Provided information:

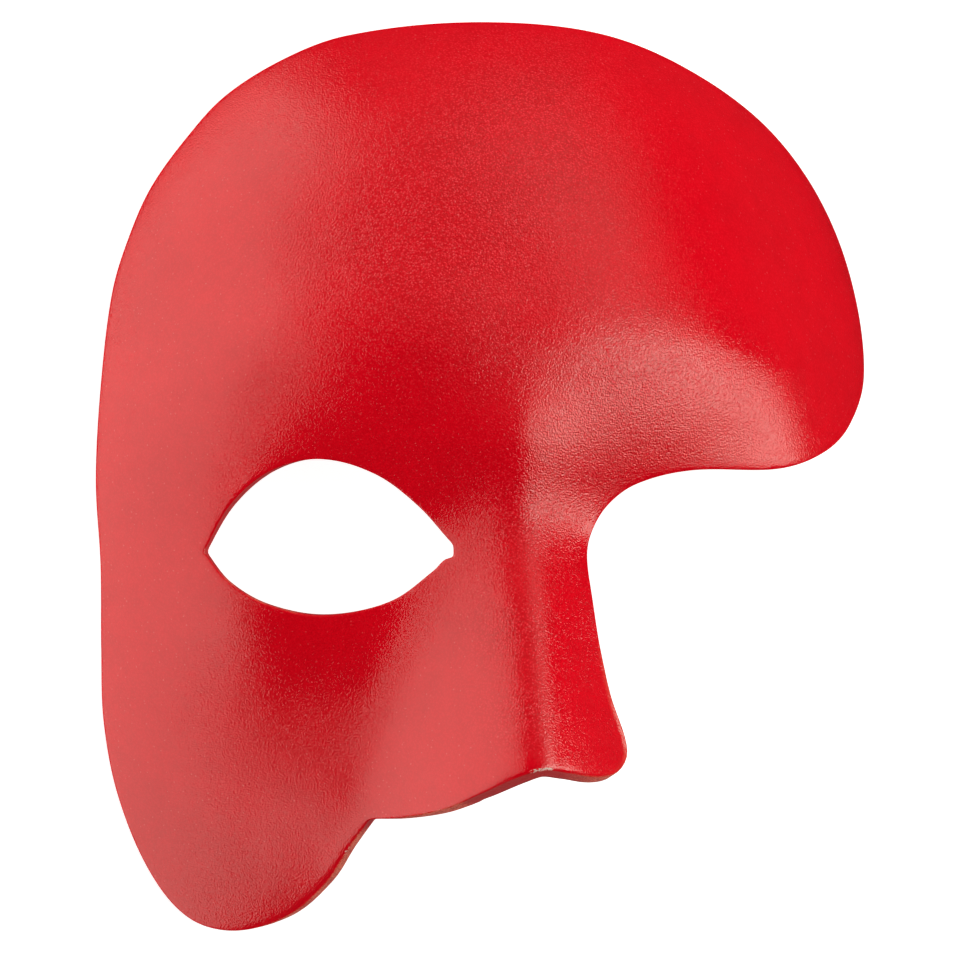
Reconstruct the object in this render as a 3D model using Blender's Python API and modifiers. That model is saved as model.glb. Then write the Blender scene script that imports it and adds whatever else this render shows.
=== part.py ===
# Half mask of moulded leather, lying face up on a table
#
# Part frame: metres, +Z up, +Y towards the forehead, +X towards the wearer's left,
# origin on the table under the middle of the mask.
# The mask is drawn in the frame of the face first: x across the face, y up it and z
# out of it, with the origin on the bridge of the nose. It is then laid on its rim.

import math

import bmesh
import bpy
from mathutils import Matrix, Vector
from mathutils.geometry import delaunay_2d_cdt

# Driving sizes, in metres
MASK_WIDTH = 0.167      # across the face, edge to edge
MASK_HEIGHT = 0.1885    # top of the forehead to the end of the cheek
FORM_DEPTH = 0.084      # how far the face form falls away from its front
LEATHER = 0.0026        # thickness of the leather
EDGE_ROUND = 0.0006     # rounding of the burnished edges
EYE_LENGTH = 0.048      # corner to corner
EYE_OPENING = 0.031     # upper lid to lower lid
REST_FLAT = 0.0003      # how much the rim is pressed flat where it rests

# The face is drawn in millimetres for a mask of these sizes, and stretched to the ones above
DRAWN_WIDTH, DRAWN_HEIGHT, DRAWN_DEPTH = 167.0, 188.5, 84.0
FACE_SPACING = 4.2      # between the points of the sheet
NOSE_SPACING = 2.7      # the same over the nose, which bends more
EDGE_SPACING = 3.57     # the same along the edge
EYE_SPACING = 2.94      # the same around the eye hole
EDGE_GAP = 0.6          # from those two rows to the next points, in shares of the spacing
NOSE_REACH = 19.0       # from the middle to where the finer points end
NOSE_TOP = 6.0          # how far above the bridge they start

# Edge of the leather, drawn on the face from the corner where the cheek meets the nose
NOSE_FOOT = [(-31.0, -69.5), (-25.0, -68.5), (-18.0, -67.5), (-11.5, -65.0), (-5.0, -62.5),
             (0.5, -61.0), (6.5, -61.3), (13.5, -62.7), (18.5, -61.3), (20.7, -58.0)]
NOSE_SIDE = [(18.0, -47.5), (16.0, -37.0), (14.5, -27.0), (14.2, -18.5)]
BROW = [(15.2, -13.5), (18.7, -7.5), (25.0, -3.0), (37.0, 0.0), (58.0, 0.0), (70.5, 3.5),
        (78.0, 10.5)]
FOREHEAD = [(84.0, 22.0), (84.0, 41.0), (79.0, 58.0), (67.0, 73.0), (50.0, 85.0), (27.5, 93.7),
            (-0.5, 96.3), (-28.0, 94.3), (-53.0, 83.0), (-69.0, 65.0), (-78.0, 43.0)]
TEMPLE = [(-81.0, 24.0), (-82.6, 3.0), (-82.0, -15.0), (-82.3, -32.5), (-81.7, -48.0)]
CHEEK = [(-78.7, -64.0), (-72.0, -80.0), (-64.5, -89.7), (-55.5, -92.0), (-46.0, -89.3),
         (-39.0, -83.0), (-34.7, -76.0)]

# Eye hole, in shares of half its length and half its opening about its middle.
# Its inner corner is cut off square, between the two lids.
EYE_MIDDLE = (-37.5, -12.2)
LOWER_LID = [(0.99, -0.33), (0.81, -0.52), (0.48, -0.86), (-0.06, -1.0), (-0.52, -0.83),
             (-0.82, -0.49), (-1.0, -0.10)]
UPPER_LID = [(-1.0, -0.10), (-0.80, 0.48), (-0.50, 0.88), (-0.09, 1.0), (0.36, 0.77),
             (0.74, 0.33), (1.0, -0.18)]


def remove_everything():
    for thing in list(bpy.data.objects):
        bpy.data.objects.remove(thing, do_unlink=True)


def collection_named(name):
    collection = bpy.data.collections.new(name)
    bpy.context.scene.collection.children.link(collection)
    return collection


# The face form, as heights over the face in the drawing's millimetres

def softened(value, softness):
    """The value above zero and nothing below it, with a soft bend between."""
    if value > 30 * softness:
        return value
    return softness * math.log1p(math.exp(value / softness))


def bump(across, up, power=2):
    """A rounded hill that is 1 on its top and spreads over about 1 each way."""
    return math.exp(-abs(across) ** power - up ** 2)


def head(x, y):
    half_width, crown, jaw_fall = 97.0, 130.0, 0.0038
    above, below = softened(y, 6.0), softened(-y, 6.0)
    rest = softened(1 - (x / half_width) ** 2 - (above / crown) ** 2, 0.02)
    return -DRAWN_DEPTH * (1 - math.sqrt(rest)) - jaw_fall * below ** 2


def brow_ridge(side, y):
    rise = y - 24.3 + 0.0058 * (side - 31.2) ** 2
    slope = 17.9 if rise > 0 else 25.9
    return 6.5 * bump((side - 31.2) / 39.9, rise / slope, power=4)


def nose(x, y):
    share = min(max(-y / 52.0, 0.0), 1.3)
    radius = 5.0 + 1.5 * share
    steepness = 0.5 + 0.75 * share
    ridge = 0.5 * softened(-y, 6.0) - 0.3 * softened(y - 2.0, 6.0)
    return softened(ridge - steepness * (math.hypot(x, radius) - radius), 3.5)


def face_height(x, y):
    side = math.hypot(x, 8.0)
    eye_socket = -3.3 * bump((side - 29.0) / 24.3, (y + 10.8) / 12.5)
    cheekbone = 4.5 * bump((side - 53.5) / 16.0, (y + 21.0) / 16.0)
    between_brows = 1.9 * bump(x / 19.0, (y - 4.1) / 10.5)
    forehead = 12.7 * bump(x / 65.8, (y - 59.0) / 41.1)
    beside_mouth = 6.9 * bump((side - 24.8) / 21.5, (y + 68.3) / 21.5)
    return (head(x, y) + brow_ridge(side, y) + nose(x, y) + eye_socket + cheekbone
            + between_brows + forehead + beside_mouth)


# Drawing on the face

def smooth_run(points, steps=12):
    """A smooth curve through the points, which keeps the first and the last."""
    points = [Vector(point) for point in points]
    ends = [points[0]] + points + [points[-1]]
    curve = [points[0]]
    for before, start, end, after in zip(ends, ends[1:], ends[2:], ends[3:]):
        reach = (end - start).length
        leave = (end - before).normalized() * reach
        arrive = (after - start).normalized() * reach
        for step in range(1, steps + 1):
            t = step / steps
            curve.append(start * (2 * t ** 3 - 3 * t ** 2 + 1) + leave * (t ** 3 - 2 * t ** 2 + t)
                         + end * (3 * t ** 2 - 2 * t ** 3) + arrive * (t ** 3 - t ** 2))
    return curve


def even_run(curve, spacing):
    """The same curve with its points about one spacing apart."""
    lengths = [0.0]
    for a, b in zip(curve, curve[1:]):
        lengths.append(lengths[-1] + (b - a).length)
    count = max(1, round(lengths[-1] / spacing))
    run, place = [], 0
    for step in range(count + 1):
        goal = lengths[-1] * step / count
        while place < len(curve) - 2 and lengths[place + 1] < goal:
            place += 1
        share = (goal - lengths[place]) / (lengths[place + 1] - lengths[place])
        run.append(curve[place].lerp(curve[place + 1], share))
    return run


def closed_loop(runs, spacing):
    """One loop of even points from runs that meet at corners."""
    loop = []
    for run in runs:
        loop += even_run(smooth_run(run), spacing)[:-1]
    return loop


def sides_of(loop):
    return zip(loop, loop[1:] + loop[:1])


def is_inside(point, loop):
    found = False
    for a, b in sides_of(loop):
        if (a.y > point.y) != (b.y > point.y):
            if point.x < a.x + (point.y - a.y) / (b.y - a.y) * (b.x - a.x):
                found = not found
    return found


def distance_to(point, loop):
    nearest = math.inf
    for a, b in sides_of(loop):
        along = b - a
        share = max(0.0, min(1.0, (point - a).dot(along) / along.length_squared))
        nearest = min(nearest, (point - a - along * share).length)
    return nearest


def lattice(loop, spacing):
    """A triangular lattice over the box around the loop."""
    low = Vector((min(p.x for p in loop), min(p.y for p in loop)))
    high = Vector((max(p.x for p in loop), max(p.y for p in loop)))
    row_height = spacing * math.sqrt(0.75)
    for row in range(math.ceil((high.y - low.y) / row_height)):
        for column in range(math.ceil((high.x - low.x) / spacing)):
            yield low + Vector(((column + 0.5 * (row % 2)) * spacing, row * row_height))


def over_nose(point, margin):
    return abs(point.x) < NOSE_REACH + margin and point.y < NOSE_TOP + margin


# The mask

def eye_run(shares):
    half_length = EYE_LENGTH / MASK_WIDTH * DRAWN_WIDTH / 2
    half_opening = EYE_OPENING / MASK_HEIGHT * DRAWN_HEIGHT / 2
    return [(EYE_MIDDLE[0] + u * half_length, EYE_MIDDLE[1] + v * half_opening) for u, v in shares]


def leather_sheet():
    """The outer face of the leather as an open surface, cut to its edge and its eye hole."""
    drawn_edge = NOSE_FOOT + NOSE_SIDE + BROW + FOREHEAD + TEMPLE + CHEEK + NOSE_FOOT[:1]
    edge = closed_loop([drawn_edge], EDGE_SPACING)
    lower, upper = eye_run(LOWER_LID), eye_run(UPPER_LID)
    eye = closed_loop([lower, upper, [upper[-1], lower[0]]], EYE_SPACING)

    points = edge + eye
    lines = [(i, (i + 1) % len(edge)) for i in range(len(edge))]
    lines += [(len(edge) + i, len(edge) + (i + 1) % len(eye)) for i in range(len(eye))]
    for spacing, on_nose, margin in ((FACE_SPACING, False, FACE_SPACING / 2), (NOSE_SPACING, True, 0)):
        for point in lattice(edge, spacing):
            if over_nose(point, margin) != on_nose:
                continue
            if not is_inside(point, edge) or is_inside(point, eye):
                continue
            if min(distance_to(point, edge), distance_to(point, eye)) > EDGE_GAP * spacing:
                points.append(point)

    flat, _, triangles, *_ = delaunay_2d_cdt(points, lines, [], 0, 1e-6)
    middles = [(flat[a] + flat[b] + flat[c]) / 3 for a, b, c in triangles]
    kept = [t for t, m in zip(triangles, middles) if is_inside(m, edge) and not is_inside(m, eye)]

    stretch = Vector((MASK_WIDTH / DRAWN_WIDTH, MASK_HEIGHT / DRAWN_HEIGHT,
                      FORM_DEPTH / DRAWN_DEPTH))
    mesh = bpy.data.meshes.new("mask_shell")
    mesh.from_pydata([Vector((p.x, p.y, face_height(p.x, p.y))) * stretch for p in flat], [], kept)
    sheet = bmesh.new()
    sheet.from_mesh(mesh)
    bmesh.ops.delete(sheet, geom=[v for v in sheet.verts if not v.link_faces], context="VERTS")
    sheet.to_mesh(mesh)
    sheet.free()
    return mesh


def thickened(sheet, collection):
    """The sheet as a solid of the leather's thickness with its edges rounded."""
    rough = bpy.data.objects.new("rough_shell", sheet)
    collection.objects.link(rough)
    wall = rough.modifiers.new("leather", "SOLIDIFY")
    wall.thickness = LEATHER
    wall.offset = -1
    wall.use_even_offset = True
    wall.use_quality_normals = True
    burnish = rough.modifiers.new("burnished edge", "BEVEL")
    burnish.width = EDGE_ROUND
    burnish.segments = 1
    burnish.limit_method = "ANGLE"
    burnish.angle_limit = math.radians(60)
    mesh = bpy.data.meshes.new_from_object(rough.evaluated_get(bpy.context.evaluated_depsgraph_get()))
    bpy.data.objects.remove(rough)
    return mesh


def resting_turn(mesh):
    """The turn that lays the mesh on the side of its hull that is under its middle."""
    area = sum(face.area for face in mesh.polygons)
    middle = sum((face.center * face.area for face in mesh.polygons), Vector()) / area
    hull = bmesh.new()
    for vertex in mesh.vertices:
        hull.verts.new(vertex.co)
    bmesh.ops.convex_hull(hull, input=hull.verts)
    down = None
    for face in hull.faces:
        foot = middle - face.normal * (middle - face.verts[0].co).dot(face.normal)
        a, b, c = (vertex.co for vertex in face.verts)
        turns = [(q - p).cross(foot - p).dot(face.normal) for p, q in ((a, b), (b, c), (c, a))]
        if face.normal.z < -0.5 and min(turns) >= 0:
            down = face.normal.copy()
    hull.free()
    laid = down.rotation_difference(Vector((0, 0, -1))).to_matrix()
    chin_to_crown = laid @ Vector((0, 1, 0))
    return Matrix.Rotation(math.atan2(chin_to_crown.x, chin_to_crown.y), 3, "Z") @ laid


def lay_down(mesh):
    mesh.transform(resting_turn(mesh).to_4x4())
    low = Vector(min(v.co[axis] for v in mesh.vertices) for axis in range(3))
    high = Vector(max(v.co[axis] for v in mesh.vertices) for axis in range(3))
    middle = (low + high) / 2
    mesh.transform(Matrix.Translation((-middle.x, -middle.y, -low.z - REST_FLAT)))


def table_cutter(collection):
    """A block with its top at the table, which presses the lowest spots of the rim flat."""
    bpy.ops.mesh.primitive_cube_add(size=1, location=(0, 0, -LEATHER))
    block = bpy.context.object
    block.name = "table_cutter"
    block.scale = (2 * MASK_WIDTH, 2 * MASK_HEIGHT, 2 * LEATHER)
    block.hide_render = True
    block.display_type = "WIRE"
    for owner in list(block.users_collection):
        owner.objects.unlink(block)
    collection.objects.link(block)
    return block


def red_leather():
    material = bpy.data.materials.new("red_leather")
    material.use_nodes = True
    shader = material.node_tree.nodes["Principled BSDF"]
    shader.inputs["Base Color"].default_value = (0.60, 0.006, 0.010, 1)
    shader.inputs["Roughness"].default_value = 0.42
    shader.inputs["Metallic"].default_value = 0.0
    return material


def build():
    remove_everything()
    parts = collection_named("venetian_leather_mask")
    cutters = collection_named("cutters")
    mesh = thickened(leather_sheet(), parts)
    lay_down(mesh)
    mesh.name = "mask_shell"
    mesh.materials.append(red_leather())
    mask = bpy.data.objects.new("mask_shell", mesh)
    parts.objects.link(mask)
    pressed = mask.modifiers.new("pressed flat", "BOOLEAN")
    pressed.operation = "DIFFERENCE"
    pressed.solver = "EXACT"
    pressed.object = table_cutter(cutters)
    mesh.shade_smooth()
    mesh.set_sharp_from_angle(angle=math.radians(50))


build()
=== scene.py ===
import math

import bmesh
import bpy
from mathutils import Matrix, Vector, noise
from mathutils.kdtree import KDTree


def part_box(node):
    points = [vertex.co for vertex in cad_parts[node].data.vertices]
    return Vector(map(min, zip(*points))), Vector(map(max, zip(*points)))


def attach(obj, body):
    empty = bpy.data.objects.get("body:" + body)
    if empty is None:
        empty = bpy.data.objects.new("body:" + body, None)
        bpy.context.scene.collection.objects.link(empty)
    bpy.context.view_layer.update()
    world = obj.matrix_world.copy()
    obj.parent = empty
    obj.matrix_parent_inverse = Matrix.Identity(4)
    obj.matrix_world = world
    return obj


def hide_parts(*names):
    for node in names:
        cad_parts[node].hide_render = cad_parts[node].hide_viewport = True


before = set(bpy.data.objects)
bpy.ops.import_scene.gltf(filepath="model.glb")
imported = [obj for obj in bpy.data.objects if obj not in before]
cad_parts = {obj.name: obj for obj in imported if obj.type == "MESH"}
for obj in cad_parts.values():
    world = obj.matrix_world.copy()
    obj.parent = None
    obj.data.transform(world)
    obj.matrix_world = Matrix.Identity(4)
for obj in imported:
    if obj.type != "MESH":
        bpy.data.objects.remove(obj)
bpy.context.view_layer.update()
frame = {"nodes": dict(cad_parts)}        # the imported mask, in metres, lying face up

print("frame loaded:", ", ".join(frame["nodes"]))

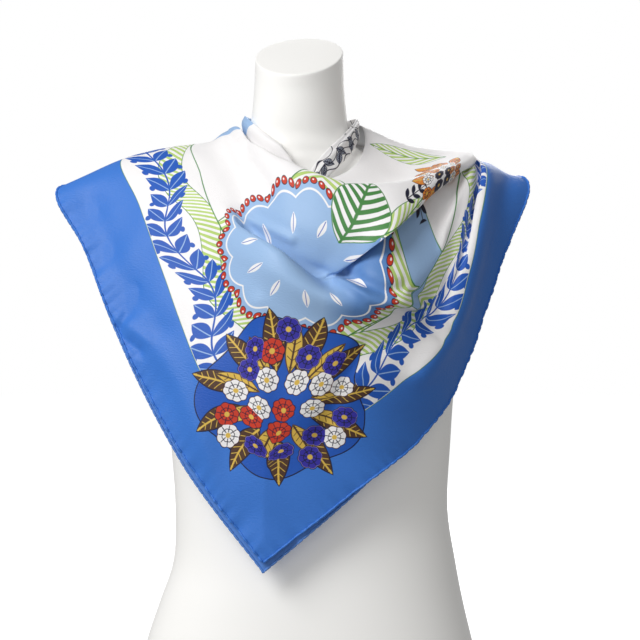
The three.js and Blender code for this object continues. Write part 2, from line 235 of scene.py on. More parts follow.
def flatten(grid, rows, stations):
    """Flat places for a coarse grid of the cloth: its border is held and the rest is let slacken."""
    flat, at_border = flat_start(grid, rows, stations)
    height, width = grid.shape[:2]
    pairs = neighbours(height, width)
    solid = grid.reshape(-1, 3)
    rest = np.linalg.norm(solid[pairs[:, 0]] - solid[pairs[:, 1]], axis=-1)
    places = flat.reshape(-1, 2).copy()
    free = np.arange(height * width) < at_border * width
    count = np.bincount(pairs.ravel(), minlength=height * width)[:, None]
    for _ in range(SLACKEN.rounds):
        gap = places[pairs[:, 1]] - places[pairs[:, 0]]
        length = np.maximum(np.linalg.norm(gap, axis=-1), 1e-6)
        strain = (length - rest) / length
        strain = np.where(strain > 0, SLACKEN.pull * strain, strain)
        pull = gap * strain[:, None] * 0.5
        move = np.zeros_like(places)
        for k in range(2):
            move[:, k] += np.bincount(pairs[:, 0], pull[:, k], height * width)
            move[:, k] -= np.bincount(pairs[:, 1], pull[:, k], height * width)
        places[free] += (SLACKEN.move * move / count)[free]
    return evened(places.reshape(height, width, 2), at_border)


def evened(flat, at_border):
    """Takes the buckles out of the flat places above the border."""
    for _ in range(EVEN_PASSES):
        beside = flat.copy()
        beside[:, 1:-1] = (flat[:, :-2] + flat[:, 2:]) / 2
        above = beside.copy()
        above[1:-1] = (beside[:-2] + beside[2:]) / 2
        flat = np.concatenate([(flat + above)[:at_border] / 2, flat[at_border:]])
    return flat


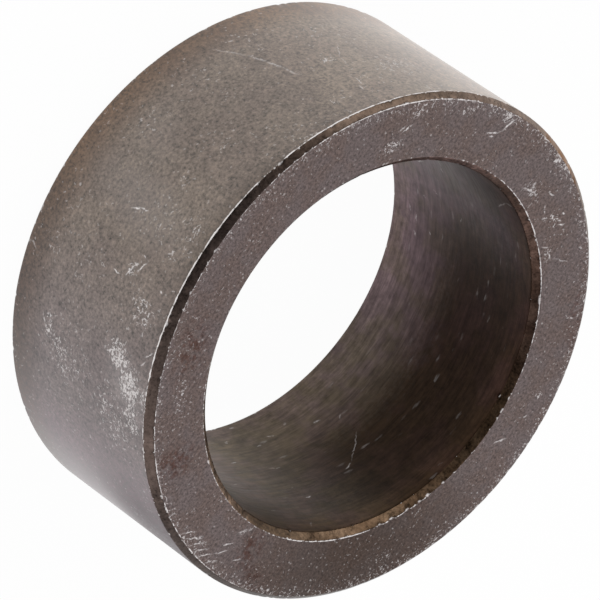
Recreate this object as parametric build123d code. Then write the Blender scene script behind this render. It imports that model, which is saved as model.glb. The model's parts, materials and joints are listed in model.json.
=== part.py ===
from build123d import *
import os

# A plain steel bushing: one thick ring, turned from bar, with a straight bore.
# Each end is faced flat. All four rims are bevelled at 45 degrees, so that the
# bushing starts squarely into its housing, and a pin starts squarely into the bore.
# It stands on one end. The origin is the middle of that end, and +Z runs up the bore.

# Driving dimensions, in millimetres. The bore and the wall give an outside diameter of 75.
BORE_DIAMETER = 55.0
WALL_THICKNESS = 10.0
LENGTH = 32.0
OUTSIDE_BEVEL = 1.0
BORE_BEVEL = 0.9

bore_radius = BORE_DIAMETER / 2


def wall_section():
    """One side of the ring cut along its axis: a rectangle with its four corners bevelled."""
    section = Plane.XZ * Pos(bore_radius, 0) * Rectangle(WALL_THICKNESS, LENGTH, align=Align.MIN)
    section = chamfer(section.vertices().group_by(Axis.X)[-1], OUTSIDE_BEVEL)
    section = chamfer(section.vertices().group_by(Axis.X)[0], BORE_BEVEL)
    return section


def bushing():
    """The whole ring: the wall section turned once round the axis of the bore."""
    return revolve(wall_section(), Axis.Z)


os.makedirs("parts", exist_ok=True)
export_step(bushing(), "parts/bushing.step")
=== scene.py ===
import json
import math

import bpy
import numpy as np
from mathutils import Matrix, Vector


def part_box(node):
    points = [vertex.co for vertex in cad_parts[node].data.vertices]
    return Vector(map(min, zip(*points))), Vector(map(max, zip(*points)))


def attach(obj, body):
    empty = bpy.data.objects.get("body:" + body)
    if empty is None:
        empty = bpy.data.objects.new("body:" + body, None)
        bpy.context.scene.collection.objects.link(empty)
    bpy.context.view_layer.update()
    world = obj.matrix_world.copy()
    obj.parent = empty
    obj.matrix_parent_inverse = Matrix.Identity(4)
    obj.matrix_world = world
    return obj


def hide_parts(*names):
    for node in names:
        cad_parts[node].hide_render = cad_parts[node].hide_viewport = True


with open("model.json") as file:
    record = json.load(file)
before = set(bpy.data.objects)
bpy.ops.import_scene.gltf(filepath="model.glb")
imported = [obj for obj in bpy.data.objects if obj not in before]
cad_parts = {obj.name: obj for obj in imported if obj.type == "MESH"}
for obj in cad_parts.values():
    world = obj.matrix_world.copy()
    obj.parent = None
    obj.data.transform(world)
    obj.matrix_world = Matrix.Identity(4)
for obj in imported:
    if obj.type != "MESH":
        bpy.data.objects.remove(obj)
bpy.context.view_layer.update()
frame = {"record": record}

# The ring
# One thick steel bushing, turned from bar, bored straight through and faced flat at both ends.
# Its four rims are bevelled, and handling has rounded and nicked them. It stands on one end.
MM = 0.001
ring_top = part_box("bushing")[1]
OUTSIDE_RADIUS = min(ring_top.x, ring_top.y)
HEIGHT = ring_top.z
bore_mount = next(mount for mount in frame["record"]["mounts"] if mount["name"] == "bore")
BORE_RADIUS = bore_mount["dims"]["r_mm"] * MM

# The outside bevel was cut a little off centre. Its upper legs, on the end and on the wall, are in
# mm, by degrees round from the front (the -Y side) towards +X. The bore's lower end is hardly more
# than deburred.
LEG_ON_END = (
    (-135, 0.80), (-90, 0.68), (-50, 0.70), (-25, 0.92), (0, 1.14), (30, 1.16), (60, 0.93),
    (100, 0.66),
)
LEG_ON_WALL = (
    (-135, 0.85), (-110, 0.75), (-70, 0.95), (-45, 0.68), (-20, 0.68), (10, 0.74), (50, 1.08),
    (105, 0.66),
)
LOWER_BEVEL = 0.95 * MM
LOWER_BEVEL_DRIFT = 0.06 * MM
BORE_BEVEL = 0.90 * MM
BORE_BEVEL_DRIFT = 0.054 * MM
LOWER_BORE_BEVEL = 0.40 * MM
LOWER_BORE_BEVEL_DRIFT = 0.04 * MM
WORN_EDGE_RADIUS = 0.29 * MM
WORN_EDGE_DRIFT = 0.06 * MM

SEGMENTS = 1040
FRONT = -90
around = np.linspace(0, 2 * math.pi, SEGMENTS, endpoint=False)
from_front = np.degrees(around) - FRONT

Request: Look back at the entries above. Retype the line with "The three.js and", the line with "return evened(places.reshape(height, width, 2), at_border)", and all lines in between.

Output for this task:
The three.js and Blender code for this object continues. Write part 2, from line 235 of scene.py on. More parts follow.
def flatten(grid, rows, stations):
    """Flat places for a coarse grid of the cloth: its border is held and the rest is let slacken."""
    flat, at_border = flat_start(grid, rows, stations)
    height, width = grid.shape[:2]
    pairs = neighbours(height, width)
    solid = grid.reshape(-1, 3)
    rest = np.linalg.norm(solid[pairs[:, 0]] - solid[pairs[:, 1]], axis=-1)
    places = flat.reshape(-1, 2).copy()
    free = np.arange(height * width) < at_border * width
    count = np.bincount(pairs.ravel(), minlength=height * width)[:, None]
    for _ in range(SLACKEN.rounds):
        gap = places[pairs[:, 1]] - places[pairs[:, 0]]
        length = np.maximum(np.linalg.norm(gap, axis=-1), 1e-6)
        strain = (length - rest) / length
        strain = np.where(strain > 0, SLACKEN.pull * strain, strain)
        pull = gap * strain[:, None] * 0.5
        move = np.zeros_like(places)
        for k in range(2):
            move[:, k] += np.bincount(pairs[:, 0], pull[:, k], height * width)
            move[:, k] -= np.bincount(pairs[:, 1], pull[:, k], height * width)
        places[free] += (SLACKEN.move * move / count)[free]
    return evened(places.reshape(height, width, 2), at_border)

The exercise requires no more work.